-- MATERIAL PROVIDED --

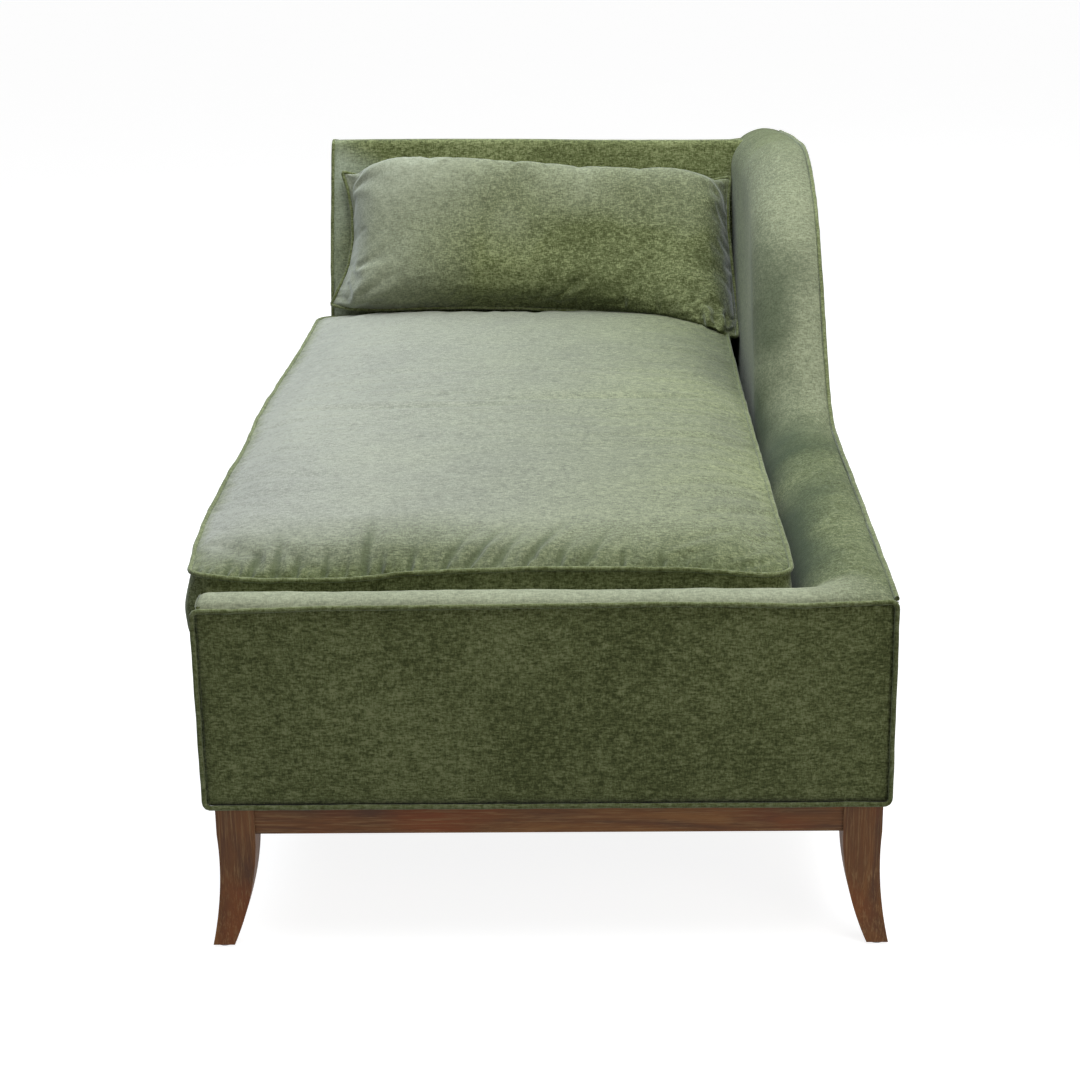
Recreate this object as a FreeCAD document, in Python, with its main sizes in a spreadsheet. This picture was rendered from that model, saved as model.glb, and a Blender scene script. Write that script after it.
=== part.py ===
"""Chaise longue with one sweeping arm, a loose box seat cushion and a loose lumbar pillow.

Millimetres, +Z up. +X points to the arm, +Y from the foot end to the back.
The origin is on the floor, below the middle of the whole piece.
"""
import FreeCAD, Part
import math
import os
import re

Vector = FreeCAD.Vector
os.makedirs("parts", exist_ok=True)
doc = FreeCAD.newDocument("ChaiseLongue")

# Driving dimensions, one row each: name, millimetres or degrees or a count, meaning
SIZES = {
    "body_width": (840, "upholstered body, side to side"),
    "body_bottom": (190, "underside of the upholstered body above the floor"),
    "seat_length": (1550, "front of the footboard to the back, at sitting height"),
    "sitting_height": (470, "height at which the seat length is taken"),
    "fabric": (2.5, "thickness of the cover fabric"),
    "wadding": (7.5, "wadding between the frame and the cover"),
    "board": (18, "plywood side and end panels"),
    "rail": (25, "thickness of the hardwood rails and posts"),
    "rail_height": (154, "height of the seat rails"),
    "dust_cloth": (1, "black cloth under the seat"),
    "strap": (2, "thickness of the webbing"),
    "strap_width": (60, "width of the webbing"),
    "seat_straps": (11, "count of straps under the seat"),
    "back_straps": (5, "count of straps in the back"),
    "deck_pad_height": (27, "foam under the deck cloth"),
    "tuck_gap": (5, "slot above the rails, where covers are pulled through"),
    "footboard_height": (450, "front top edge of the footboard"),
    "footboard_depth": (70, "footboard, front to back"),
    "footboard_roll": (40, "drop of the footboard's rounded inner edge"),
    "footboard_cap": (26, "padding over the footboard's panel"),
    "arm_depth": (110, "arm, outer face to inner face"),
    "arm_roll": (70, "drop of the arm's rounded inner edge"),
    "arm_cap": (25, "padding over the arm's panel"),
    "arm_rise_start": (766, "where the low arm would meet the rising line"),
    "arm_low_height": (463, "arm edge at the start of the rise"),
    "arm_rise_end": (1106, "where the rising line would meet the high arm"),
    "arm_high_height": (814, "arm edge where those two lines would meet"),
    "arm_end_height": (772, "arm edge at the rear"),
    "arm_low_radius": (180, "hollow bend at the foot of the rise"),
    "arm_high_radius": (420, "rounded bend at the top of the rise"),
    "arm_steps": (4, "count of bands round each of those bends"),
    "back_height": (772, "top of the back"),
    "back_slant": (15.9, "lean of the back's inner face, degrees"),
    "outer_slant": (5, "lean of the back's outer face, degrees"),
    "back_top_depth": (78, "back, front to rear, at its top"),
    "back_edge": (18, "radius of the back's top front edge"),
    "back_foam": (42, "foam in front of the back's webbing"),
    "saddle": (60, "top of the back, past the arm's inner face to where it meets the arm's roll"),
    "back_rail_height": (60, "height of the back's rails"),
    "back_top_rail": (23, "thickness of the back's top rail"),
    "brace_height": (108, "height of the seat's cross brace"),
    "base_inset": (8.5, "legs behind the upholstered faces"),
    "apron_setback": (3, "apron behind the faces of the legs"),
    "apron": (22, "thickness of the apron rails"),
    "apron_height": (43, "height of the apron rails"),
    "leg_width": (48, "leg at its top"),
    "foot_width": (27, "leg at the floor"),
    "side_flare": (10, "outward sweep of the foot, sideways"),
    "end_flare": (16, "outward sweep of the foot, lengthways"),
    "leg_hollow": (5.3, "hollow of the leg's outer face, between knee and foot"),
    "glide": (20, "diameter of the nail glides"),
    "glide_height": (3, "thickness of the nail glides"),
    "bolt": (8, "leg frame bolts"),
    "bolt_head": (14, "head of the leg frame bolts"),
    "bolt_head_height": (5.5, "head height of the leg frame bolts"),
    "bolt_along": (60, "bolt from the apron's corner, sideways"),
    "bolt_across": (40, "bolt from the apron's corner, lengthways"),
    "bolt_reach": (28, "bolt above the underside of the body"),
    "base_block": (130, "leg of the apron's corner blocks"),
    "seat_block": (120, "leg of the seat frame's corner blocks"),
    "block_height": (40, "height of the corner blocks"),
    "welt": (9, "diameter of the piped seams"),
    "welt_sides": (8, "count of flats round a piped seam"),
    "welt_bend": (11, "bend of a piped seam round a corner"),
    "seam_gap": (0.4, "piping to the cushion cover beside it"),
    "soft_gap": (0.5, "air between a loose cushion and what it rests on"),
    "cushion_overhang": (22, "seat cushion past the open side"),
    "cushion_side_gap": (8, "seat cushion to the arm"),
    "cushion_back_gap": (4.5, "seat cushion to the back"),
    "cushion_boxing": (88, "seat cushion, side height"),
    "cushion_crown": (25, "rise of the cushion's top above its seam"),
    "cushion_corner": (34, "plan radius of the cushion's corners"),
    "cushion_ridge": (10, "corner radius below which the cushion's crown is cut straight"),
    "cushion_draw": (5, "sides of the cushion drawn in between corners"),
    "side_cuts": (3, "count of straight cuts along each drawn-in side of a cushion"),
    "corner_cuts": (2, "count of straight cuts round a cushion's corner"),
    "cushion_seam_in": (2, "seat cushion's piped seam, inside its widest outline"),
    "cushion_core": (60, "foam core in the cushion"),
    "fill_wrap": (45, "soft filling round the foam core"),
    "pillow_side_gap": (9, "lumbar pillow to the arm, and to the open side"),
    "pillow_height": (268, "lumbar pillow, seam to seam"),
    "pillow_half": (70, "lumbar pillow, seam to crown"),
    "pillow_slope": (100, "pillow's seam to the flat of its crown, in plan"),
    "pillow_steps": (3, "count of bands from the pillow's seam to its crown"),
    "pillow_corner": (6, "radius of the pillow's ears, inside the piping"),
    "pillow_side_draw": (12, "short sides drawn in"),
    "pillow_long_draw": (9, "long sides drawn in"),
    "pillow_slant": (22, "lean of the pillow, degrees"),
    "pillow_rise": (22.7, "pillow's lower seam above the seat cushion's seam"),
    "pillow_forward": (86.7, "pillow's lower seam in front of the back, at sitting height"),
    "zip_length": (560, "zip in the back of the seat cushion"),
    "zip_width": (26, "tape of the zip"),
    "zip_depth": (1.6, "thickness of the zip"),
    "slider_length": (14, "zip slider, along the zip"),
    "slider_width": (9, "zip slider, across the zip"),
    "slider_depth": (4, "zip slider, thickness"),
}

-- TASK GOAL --
Take the material above and return all of it exactly.

-- THE COMPLETED TASK --
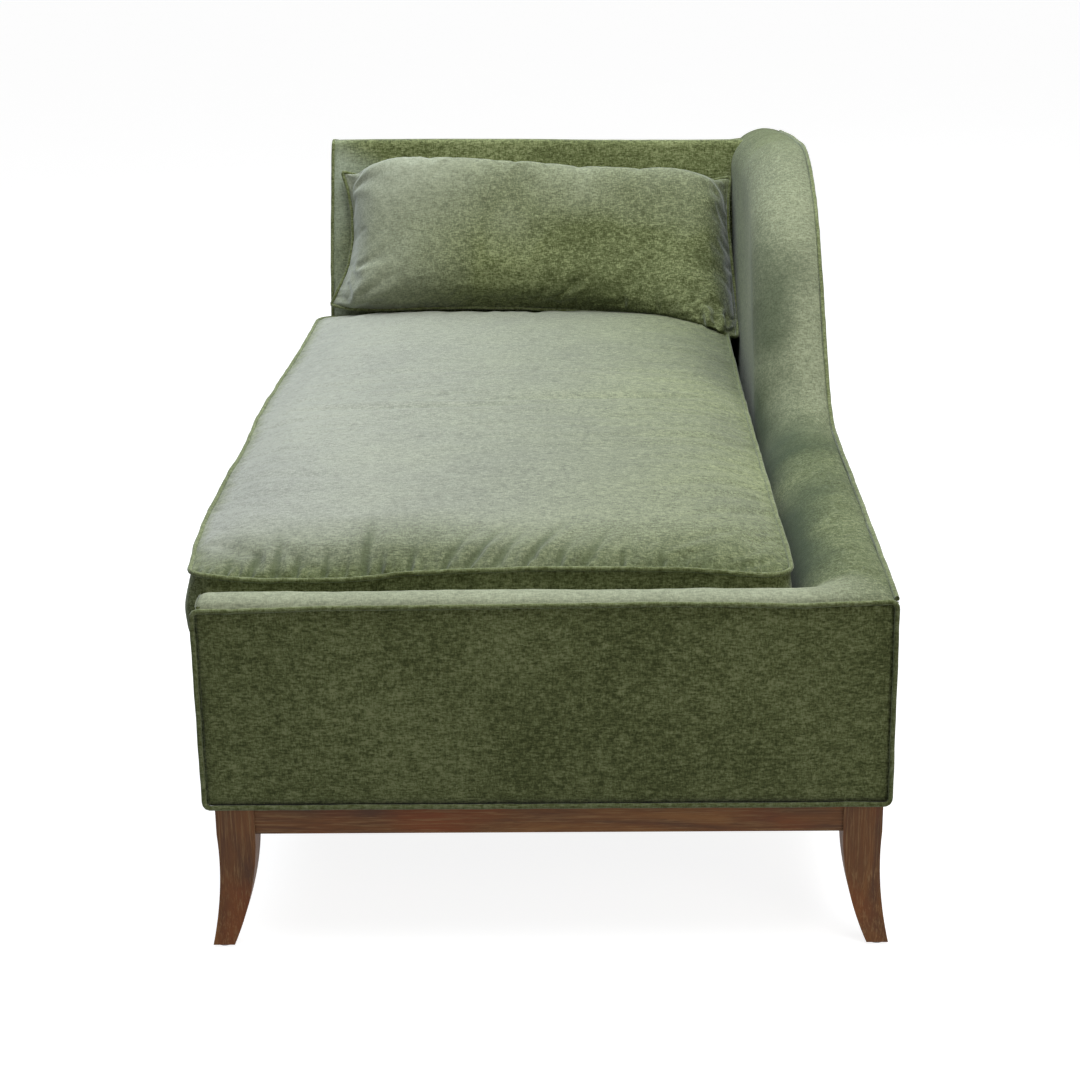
Recreate this object as a FreeCAD document, in Python, with its main sizes in a spreadsheet. This picture was rendered from that model, saved as model.glb, and a Blender scene script. Write that script after it.
=== part.py ===
"""Chaise longue with one sweeping arm, a loose box seat cushion and a loose lumbar pillow.

Millimetres, +Z up. +X points to the arm, +Y from the foot end to the back.
The origin is on the floor, below the middle of the whole piece.
"""
import FreeCAD, Part
import math
import os
import re

Vector = FreeCAD.Vector
os.makedirs("parts", exist_ok=True)
doc = FreeCAD.newDocument("ChaiseLongue")

# Driving dimensions, one row each: name, millimetres or degrees or a count, meaning
SIZES = {
    "body_width": (840, "upholstered body, side to side"),
    "body_bottom": (190, "underside of the upholstered body above the floor"),
    "seat_length": (1550, "front of the footboard to the back, at sitting height"),
    "sitting_height": (470, "height at which the seat length is taken"),
    "fabric": (2.5, "thickness of the cover fabric"),
    "wadding": (7.5, "wadding between the frame and the cover"),
    "board": (18, "plywood side and end panels"),
    "rail": (25, "thickness of the hardwood rails and posts"),
    "rail_height": (154, "height of the seat rails"),
    "dust_cloth": (1, "black cloth under the seat"),
    "strap": (2, "thickness of the webbing"),
    "strap_width": (60, "width of the webbing"),
    "seat_straps": (11, "count of straps under the seat"),
    "back_straps": (5, "count of straps in the back"),
    "deck_pad_height": (27, "foam under the deck cloth"),
    "tuck_gap": (5, "slot above the rails, where covers are pulled through"),
    "footboard_height": (450, "front top edge of the footboard"),
    "footboard_depth": (70, "footboard, front to back"),
    "footboard_roll": (40, "drop of the footboard's rounded inner edge"),
    "footboard_cap": (26, "padding over the footboard's panel"),
    "arm_depth": (110, "arm, outer face to inner face"),
    "arm_roll": (70, "drop of the arm's rounded inner edge"),
    "arm_cap": (25, "padding over the arm's panel"),
    "arm_rise_start": (766, "where the low arm would meet the rising line"),
    "arm_low_height": (463, "arm edge at the start of the rise"),
    "arm_rise_end": (1106, "where the rising line would meet the high arm"),
    "arm_high_height": (814, "arm edge where those two lines would meet"),
    "arm_end_height": (772, "arm edge at the rear"),
    "arm_low_radius": (180, "hollow bend at the foot of the rise"),
    "arm_high_radius": (420, "rounded bend at the top of the rise"),
    "arm_steps": (4, "count of bands round each of those bends"),
    "back_height": (772, "top of the back"),
    "back_slant": (15.9, "lean of the back's inner face, degrees"),
    "outer_slant": (5, "lean of the back's outer face, degrees"),
    "back_top_depth": (78, "back, front to rear, at its top"),
    "back_edge": (18, "radius of the back's top front edge"),
    "back_foam": (42, "foam in front of the back's webbing"),
    "saddle": (60, "top of the back, past the arm's inner face to where it meets the arm's roll"),
    "back_rail_height": (60, "height of the back's rails"),
    "back_top_rail": (23, "thickness of the back's top rail"),
    "brace_height": (108, "height of the seat's cross brace"),
    "base_inset": (8.5, "legs behind the upholstered faces"),
    "apron_setback": (3, "apron behind the faces of the legs"),
    "apron": (22, "thickness of the apron rails"),
    "apron_height": (43, "height of the apron rails"),
    "leg_width": (48, "leg at its top"),
    "foot_width": (27, "leg at the floor"),
    "side_flare": (10, "outward sweep of the foot, sideways"),
    "end_flare": (16, "outward sweep of the foot, lengthways"),
    "leg_hollow": (5.3, "hollow of the leg's outer face, between knee and foot"),
    "glide": (20, "diameter of the nail glides"),
    "glide_height": (3, "thickness of the nail glides"),
    "bolt": (8, "leg frame bolts"),
    "bolt_head": (14, "head of the leg frame bolts"),
    "bolt_head_height": (5.5, "head height of the leg frame bolts"),
    "bolt_along": (60, "bolt from the apron's corner, sideways"),
    "bolt_across": (40, "bolt from the apron's corner, lengthways"),
    "bolt_reach": (28, "bolt above the underside of the body"),
    "base_block": (130, "leg of the apron's corner blocks"),
    "seat_block": (120, "leg of the seat frame's corner blocks"),
    "block_height": (40, "height of the corner blocks"),
    "welt": (9, "diameter of the piped seams"),
    "welt_sides": (8, "count of flats round a piped seam"),
    "welt_bend": (11, "bend of a piped seam round a corner"),
    "seam_gap": (0.4, "piping to the cushion cover beside it"),
    "soft_gap": (0.5, "air between a loose cushion and what it rests on"),
    "cushion_overhang": (22, "seat cushion past the open side"),
    "cushion_side_gap": (8, "seat cushion to the arm"),
    "cushion_back_gap": (4.5, "seat cushion to the back"),
    "cushion_boxing": (88, "seat cushion, side height"),
    "cushion_crown": (25, "rise of the cushion's top above its seam"),
    "cushion_corner": (34, "plan radius of the cushion's corners"),
    "cushion_ridge": (10, "corner radius below which the cushion's crown is cut straight"),
    "cushion_draw": (5, "sides of the cushion drawn in between corners"),
    "side_cuts": (3, "count of straight cuts along each drawn-in side of a cushion"),
    "corner_cuts": (2, "count of straight cuts round a cushion's corner"),
    "cushion_seam_in": (2, "seat cushion's piped seam, inside its widest outline"),
    "cushion_core": (60, "foam core in the cushion"),
    "fill_wrap": (45, "soft filling round the foam core"),
    "pillow_side_gap": (9, "lumbar pillow to the arm, and to the open side"),
    "pillow_height": (268, "lumbar pillow, seam to seam"),
    "pillow_half": (70, "lumbar pillow, seam to crown"),
    "pillow_slope": (100, "pillow's seam to the flat of its crown, in plan"),
    "pillow_steps": (3, "count of bands from the pillow's seam to its crown"),
    "pillow_corner": (6, "radius of the pillow's ears, inside the piping"),
    "pillow_side_draw": (12, "short sides drawn in"),
    "pillow_long_draw": (9, "long sides drawn in"),
    "pillow_slant": (22, "lean of the pillow, degrees"),
    "pillow_rise": (22.7, "pillow's lower seam above the seat cushion's seam"),
    "pillow_forward": (86.7, "pillow's lower seam in front of the back, at sitting height"),
    "zip_length": (560, "zip in the back of the seat cushion"),
    "zip_width": (26, "tape of the zip"),
    "zip_depth": (1.6, "thickness of the zip"),
    "slider_length": (14, "zip slider, along the zip"),
    "slider_width": (9, "zip slider, across the zip"),
    "slider_depth": (4, "zip slider, thickness"),
}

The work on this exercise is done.